— begin Supplied material —

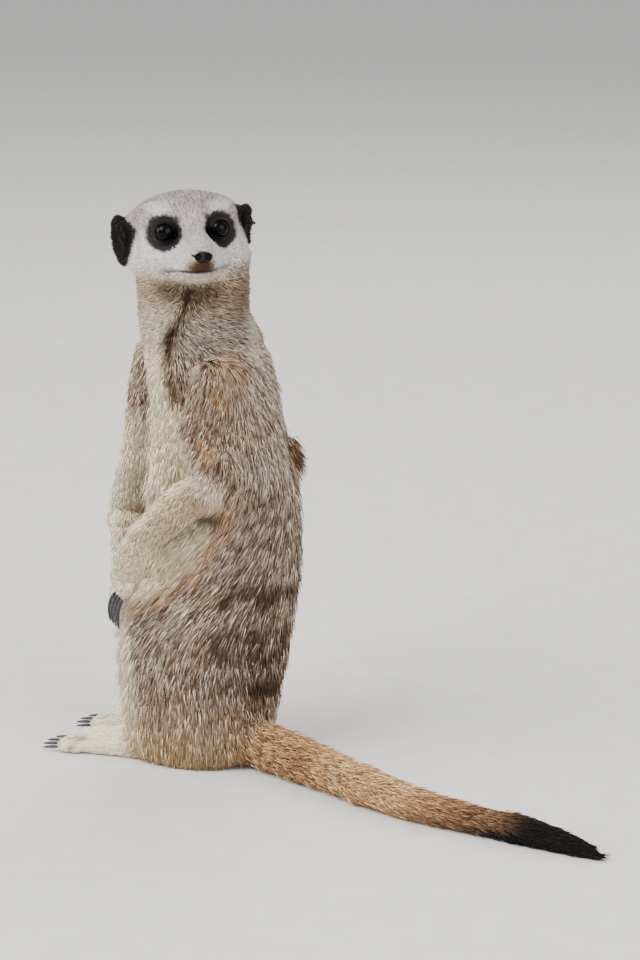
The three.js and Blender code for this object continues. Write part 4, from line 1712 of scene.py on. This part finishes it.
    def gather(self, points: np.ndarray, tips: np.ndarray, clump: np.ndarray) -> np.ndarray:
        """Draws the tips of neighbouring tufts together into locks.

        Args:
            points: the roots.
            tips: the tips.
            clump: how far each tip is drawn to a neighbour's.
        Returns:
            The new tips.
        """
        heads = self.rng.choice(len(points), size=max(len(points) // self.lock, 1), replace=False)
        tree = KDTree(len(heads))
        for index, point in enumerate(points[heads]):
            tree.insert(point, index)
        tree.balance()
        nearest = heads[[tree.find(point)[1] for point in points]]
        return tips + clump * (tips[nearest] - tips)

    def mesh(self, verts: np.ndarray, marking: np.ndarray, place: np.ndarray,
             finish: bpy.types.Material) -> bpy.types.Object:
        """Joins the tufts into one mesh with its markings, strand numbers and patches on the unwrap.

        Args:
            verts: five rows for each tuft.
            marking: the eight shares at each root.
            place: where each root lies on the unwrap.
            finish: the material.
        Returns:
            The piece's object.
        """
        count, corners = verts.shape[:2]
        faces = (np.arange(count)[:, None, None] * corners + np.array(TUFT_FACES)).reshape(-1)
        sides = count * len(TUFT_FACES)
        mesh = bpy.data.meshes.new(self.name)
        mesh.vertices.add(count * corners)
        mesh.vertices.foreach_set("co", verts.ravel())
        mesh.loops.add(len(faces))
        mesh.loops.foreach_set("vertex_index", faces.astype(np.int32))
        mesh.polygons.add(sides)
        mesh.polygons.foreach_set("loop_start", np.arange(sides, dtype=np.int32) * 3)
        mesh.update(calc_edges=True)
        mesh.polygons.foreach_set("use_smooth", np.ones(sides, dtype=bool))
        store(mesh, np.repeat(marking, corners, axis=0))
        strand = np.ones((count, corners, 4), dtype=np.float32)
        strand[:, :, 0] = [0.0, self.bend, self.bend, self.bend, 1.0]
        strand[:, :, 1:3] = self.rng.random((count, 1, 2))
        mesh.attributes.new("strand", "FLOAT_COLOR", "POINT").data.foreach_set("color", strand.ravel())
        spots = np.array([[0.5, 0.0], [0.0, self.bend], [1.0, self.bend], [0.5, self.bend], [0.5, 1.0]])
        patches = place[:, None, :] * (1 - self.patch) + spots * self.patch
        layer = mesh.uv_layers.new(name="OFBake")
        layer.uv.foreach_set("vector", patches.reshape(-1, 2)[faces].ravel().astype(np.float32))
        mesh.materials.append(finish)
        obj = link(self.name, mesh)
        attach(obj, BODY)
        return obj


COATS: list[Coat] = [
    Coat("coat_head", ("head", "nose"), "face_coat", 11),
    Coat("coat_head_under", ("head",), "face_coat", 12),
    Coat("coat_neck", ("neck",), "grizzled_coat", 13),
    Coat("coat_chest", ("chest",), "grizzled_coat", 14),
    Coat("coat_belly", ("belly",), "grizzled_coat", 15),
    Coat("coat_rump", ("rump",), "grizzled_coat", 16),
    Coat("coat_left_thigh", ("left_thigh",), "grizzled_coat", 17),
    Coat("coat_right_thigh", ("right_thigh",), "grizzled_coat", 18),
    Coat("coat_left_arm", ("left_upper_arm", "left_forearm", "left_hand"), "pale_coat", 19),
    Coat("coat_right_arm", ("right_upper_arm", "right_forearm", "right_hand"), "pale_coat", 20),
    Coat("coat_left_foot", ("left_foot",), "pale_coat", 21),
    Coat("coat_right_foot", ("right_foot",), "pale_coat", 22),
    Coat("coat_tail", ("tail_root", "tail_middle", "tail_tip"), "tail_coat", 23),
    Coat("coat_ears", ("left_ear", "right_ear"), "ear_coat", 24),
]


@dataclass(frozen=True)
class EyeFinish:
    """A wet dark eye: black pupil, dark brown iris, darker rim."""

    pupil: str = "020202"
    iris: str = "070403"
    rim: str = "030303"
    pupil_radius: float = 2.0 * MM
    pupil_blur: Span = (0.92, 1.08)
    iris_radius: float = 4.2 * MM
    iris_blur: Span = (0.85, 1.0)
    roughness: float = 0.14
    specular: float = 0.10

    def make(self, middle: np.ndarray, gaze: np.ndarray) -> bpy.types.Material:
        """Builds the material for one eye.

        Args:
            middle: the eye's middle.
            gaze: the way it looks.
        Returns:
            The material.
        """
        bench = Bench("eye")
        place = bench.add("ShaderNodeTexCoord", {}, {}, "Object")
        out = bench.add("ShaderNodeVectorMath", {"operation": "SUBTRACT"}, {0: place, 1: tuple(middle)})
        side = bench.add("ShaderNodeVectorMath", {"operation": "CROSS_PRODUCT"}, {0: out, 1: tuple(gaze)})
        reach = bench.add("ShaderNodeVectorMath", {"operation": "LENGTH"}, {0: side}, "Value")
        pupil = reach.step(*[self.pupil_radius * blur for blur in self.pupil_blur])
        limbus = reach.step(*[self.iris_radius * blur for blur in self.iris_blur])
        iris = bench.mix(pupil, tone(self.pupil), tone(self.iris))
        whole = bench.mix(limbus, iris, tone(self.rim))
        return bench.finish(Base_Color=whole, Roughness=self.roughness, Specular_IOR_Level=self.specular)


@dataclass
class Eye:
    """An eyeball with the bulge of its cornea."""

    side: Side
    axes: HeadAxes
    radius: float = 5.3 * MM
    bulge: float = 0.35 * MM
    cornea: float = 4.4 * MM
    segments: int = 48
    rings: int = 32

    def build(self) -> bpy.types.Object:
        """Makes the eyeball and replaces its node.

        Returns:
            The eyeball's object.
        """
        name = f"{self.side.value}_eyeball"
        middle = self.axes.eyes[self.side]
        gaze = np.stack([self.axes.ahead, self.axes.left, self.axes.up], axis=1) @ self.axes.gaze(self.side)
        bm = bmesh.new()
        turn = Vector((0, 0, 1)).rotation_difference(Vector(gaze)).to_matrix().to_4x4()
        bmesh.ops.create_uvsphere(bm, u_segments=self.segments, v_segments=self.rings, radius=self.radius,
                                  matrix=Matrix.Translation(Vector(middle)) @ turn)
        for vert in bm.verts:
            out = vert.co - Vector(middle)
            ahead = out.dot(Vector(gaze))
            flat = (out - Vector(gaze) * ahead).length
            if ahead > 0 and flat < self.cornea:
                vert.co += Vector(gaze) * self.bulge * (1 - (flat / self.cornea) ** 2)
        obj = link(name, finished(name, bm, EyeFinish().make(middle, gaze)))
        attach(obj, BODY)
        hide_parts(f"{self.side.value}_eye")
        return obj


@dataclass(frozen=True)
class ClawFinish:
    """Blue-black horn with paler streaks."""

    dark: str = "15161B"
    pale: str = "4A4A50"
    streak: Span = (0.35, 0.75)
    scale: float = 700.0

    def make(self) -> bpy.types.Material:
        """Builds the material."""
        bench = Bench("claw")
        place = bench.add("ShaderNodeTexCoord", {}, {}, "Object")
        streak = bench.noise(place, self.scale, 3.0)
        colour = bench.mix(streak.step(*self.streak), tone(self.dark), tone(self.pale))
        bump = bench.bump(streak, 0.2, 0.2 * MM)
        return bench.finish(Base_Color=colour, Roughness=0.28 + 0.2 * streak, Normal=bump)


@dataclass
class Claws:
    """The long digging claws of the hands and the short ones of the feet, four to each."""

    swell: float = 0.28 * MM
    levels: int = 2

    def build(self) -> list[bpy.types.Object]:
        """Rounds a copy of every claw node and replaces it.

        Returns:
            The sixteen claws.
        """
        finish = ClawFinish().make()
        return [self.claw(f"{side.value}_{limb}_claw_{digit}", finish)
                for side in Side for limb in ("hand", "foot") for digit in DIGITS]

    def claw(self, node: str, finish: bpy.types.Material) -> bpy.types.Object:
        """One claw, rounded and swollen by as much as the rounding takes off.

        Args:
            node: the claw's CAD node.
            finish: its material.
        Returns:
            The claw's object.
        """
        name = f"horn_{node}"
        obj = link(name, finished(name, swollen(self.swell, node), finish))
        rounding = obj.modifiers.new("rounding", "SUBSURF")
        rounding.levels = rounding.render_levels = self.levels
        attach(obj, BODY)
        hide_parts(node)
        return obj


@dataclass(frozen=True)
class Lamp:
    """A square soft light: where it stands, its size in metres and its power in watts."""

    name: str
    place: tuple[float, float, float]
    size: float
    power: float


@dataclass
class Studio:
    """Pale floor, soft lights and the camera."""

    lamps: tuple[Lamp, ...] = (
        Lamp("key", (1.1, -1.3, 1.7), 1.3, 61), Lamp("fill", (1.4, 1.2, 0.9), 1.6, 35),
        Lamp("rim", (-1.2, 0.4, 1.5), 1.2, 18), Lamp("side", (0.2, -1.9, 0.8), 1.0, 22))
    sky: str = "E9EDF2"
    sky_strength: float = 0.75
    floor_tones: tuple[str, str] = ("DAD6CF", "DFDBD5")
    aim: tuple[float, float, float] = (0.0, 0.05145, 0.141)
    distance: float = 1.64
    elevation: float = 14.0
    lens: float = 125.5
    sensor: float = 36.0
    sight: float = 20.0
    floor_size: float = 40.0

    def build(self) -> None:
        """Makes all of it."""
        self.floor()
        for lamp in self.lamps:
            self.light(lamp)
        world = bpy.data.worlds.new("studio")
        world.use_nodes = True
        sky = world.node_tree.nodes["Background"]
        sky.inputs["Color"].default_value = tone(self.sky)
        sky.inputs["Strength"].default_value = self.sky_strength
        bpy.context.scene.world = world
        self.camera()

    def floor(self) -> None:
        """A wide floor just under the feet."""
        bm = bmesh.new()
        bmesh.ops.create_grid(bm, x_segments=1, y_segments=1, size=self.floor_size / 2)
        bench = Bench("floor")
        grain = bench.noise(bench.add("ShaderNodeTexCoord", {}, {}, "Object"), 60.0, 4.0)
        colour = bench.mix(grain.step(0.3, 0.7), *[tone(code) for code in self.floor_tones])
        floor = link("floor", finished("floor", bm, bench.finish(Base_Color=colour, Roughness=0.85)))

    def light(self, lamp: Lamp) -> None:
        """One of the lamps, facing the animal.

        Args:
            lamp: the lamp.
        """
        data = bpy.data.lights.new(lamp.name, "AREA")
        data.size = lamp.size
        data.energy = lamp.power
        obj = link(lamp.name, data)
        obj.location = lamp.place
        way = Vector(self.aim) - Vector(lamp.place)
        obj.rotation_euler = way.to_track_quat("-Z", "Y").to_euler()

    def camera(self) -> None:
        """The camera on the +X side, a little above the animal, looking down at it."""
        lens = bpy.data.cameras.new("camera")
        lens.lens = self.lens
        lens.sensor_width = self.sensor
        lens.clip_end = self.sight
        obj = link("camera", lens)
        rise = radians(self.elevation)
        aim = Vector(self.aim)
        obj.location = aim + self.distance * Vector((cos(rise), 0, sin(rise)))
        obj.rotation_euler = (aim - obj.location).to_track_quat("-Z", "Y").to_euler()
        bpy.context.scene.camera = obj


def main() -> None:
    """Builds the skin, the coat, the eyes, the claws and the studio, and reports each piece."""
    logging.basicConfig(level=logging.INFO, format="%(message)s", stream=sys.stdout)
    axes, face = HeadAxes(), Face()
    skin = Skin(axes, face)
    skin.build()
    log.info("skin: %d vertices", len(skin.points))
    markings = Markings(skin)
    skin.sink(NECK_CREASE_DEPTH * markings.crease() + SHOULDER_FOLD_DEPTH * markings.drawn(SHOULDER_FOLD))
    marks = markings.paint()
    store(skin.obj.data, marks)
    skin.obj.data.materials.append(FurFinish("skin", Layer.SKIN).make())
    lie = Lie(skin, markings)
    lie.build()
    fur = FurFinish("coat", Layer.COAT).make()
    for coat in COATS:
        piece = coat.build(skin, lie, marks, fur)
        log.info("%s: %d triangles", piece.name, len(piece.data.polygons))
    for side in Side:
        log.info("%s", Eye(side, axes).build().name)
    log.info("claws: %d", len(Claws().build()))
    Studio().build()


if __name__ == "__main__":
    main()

— end Supplied material —

Written problem: Quote exactly the lines running from the start of the listing above through the line where "together into locks." is found, and output no other lines.

Finished answer:
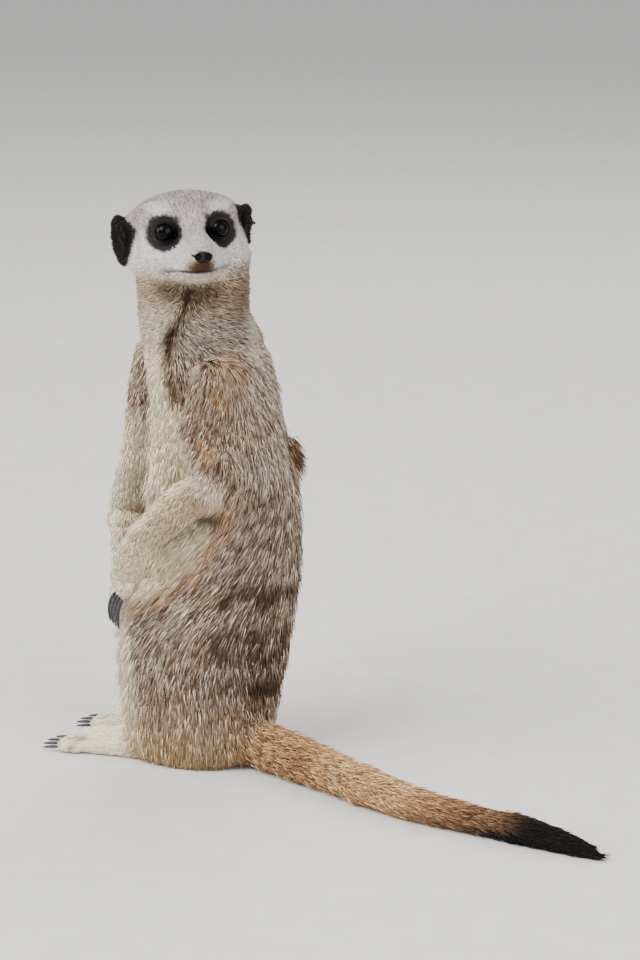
The three.js and Blender code for this object continues. Write part 4, from line 1712 of scene.py on. This part finishes it.
    def gather(self, points: np.ndarray, tips: np.ndarray, clump: np.ndarray) -> np.ndarray:
        """Draws the tips of neighbouring tufts together into locks.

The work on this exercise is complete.